Interestingly they've chosen to tour without record company backing, even now.
The word "work" crops up a lot. The band feel pressure but don't seem to resent it They're one of the few groups I've met without a bad word for either the press or the record company. They haven't yet learned cynicism.
Their attitude is commonsense bordering on naivety. It's a refreshing change. Unimpressed by the trappings of the business they keep themselves untainted by image. Like their audience they're unfashionable and innocent. There lies their charm.
Listen to the Photos
This is the song Barbarellas that we talked about in the interview.
What a nostalgia rush! I remember your music writing, Penny. Great to find you revisiting it here and adding context. I love that Photos track, Barbarella.
I‘ve been looking back at my cuttings for writing inspiration, too - I was on Just Seventeen in mid-80s. Glad I’ve found you.

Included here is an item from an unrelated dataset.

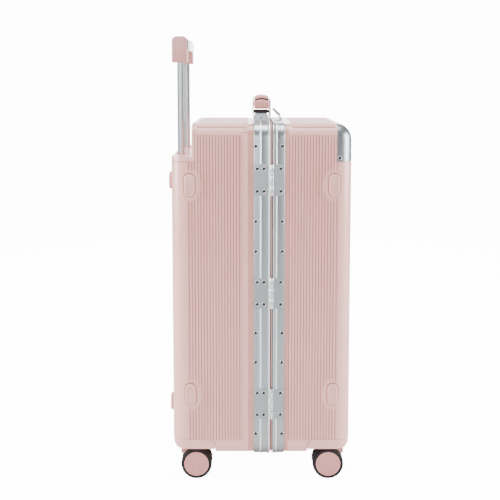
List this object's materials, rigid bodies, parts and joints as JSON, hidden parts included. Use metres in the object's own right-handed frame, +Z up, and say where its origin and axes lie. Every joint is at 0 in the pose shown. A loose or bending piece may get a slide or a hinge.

The local record shop in the small Texas town where I grew up used to hand me punk and new wave promos sent, since they took precious play time away from "more deserving" sorts like AC/DC. The US edition of The Photos' LP was one of those. I blasted it alongside London Calling and Sound Affects almost continuously. Surprising, how the band is virtually forgotten, and never gets mentioned alongside their contemporaries, such as The Undertones. Tracks such as "Do You Have Fun?" were stone cold killers. Thank you for this, Penny. Now I'm gonna hit Discogs!